Byman ’13 Daniel L. Byman, Professor in the Security Studies Program of the School of Foreign Service at Georgetown University, Research Director, Saban Center for Middle East Policy, and Senior Fellow, Foreign Policy, Saban Center for Middle East Policy @ Brookings, former Director of the Center for Peace and Security Studies and the Security Studies Program at the Edmund A. Walsh School of Foreign Service, Georgetown University, “Why Drones Work,” Foreign Affairs, July/August 2013, http://www.brookings.edu/research/articles/2013/06/17-drones-obama-weapon-choice-us-counterterrorism-byman jss

The Obama administration relies on drones for one simple reason: they work.

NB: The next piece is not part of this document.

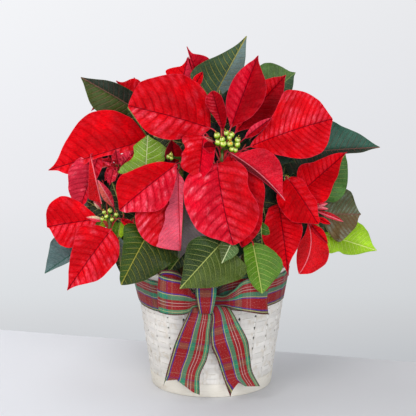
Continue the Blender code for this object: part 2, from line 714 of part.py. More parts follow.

According to data compiled by the New America Foundation, since Obama has been in the White House, U.S. drones have killed an estimated 3,300 al Qaeda, Taliban, and other jihadist operatives in Pakistan and Yemen. That number includes over 50 senior leaders of al Qaeda and the Taliban—top figures who are not easily replaced. In 2010, Osama bin Laden warned his chief aide, Atiyah Abd al-Rahman, who was later killed by a drone strike in the Waziristan region of Pakistan in 2011, that when experienced leaders are eliminated, the result is “the rise of lower leaders who are not as experienced as the former leaders” and who are prone to errors and miscalculations. And drones also hurt terrorist organizations when they eliminate operatives who are lower down on the food chain but who boast special skills: passport forgers, bomb makers, recruiters, and fundraisers. Drones have also undercut terrorists’ ability to communicate and to train new recruits. In order to avoid attracting drones, al Qaeda and Taliban operatives try to avoid using electronic devices or gathering in large numbers. A tip sheet found among jihadists in Mali advised militants to “maintain complete silence of all wireless contacts” and “avoid gathering in open areas.” Leaders, however, cannot give orders when they are incommunicado, and training on a large scale is nearly impossible when a drone strike could wipe out an entire group of new recruits. Drones have turned al Qaeda’s command and training structures into a liability, forcing the group to choose between having no leaders and risking dead leaders.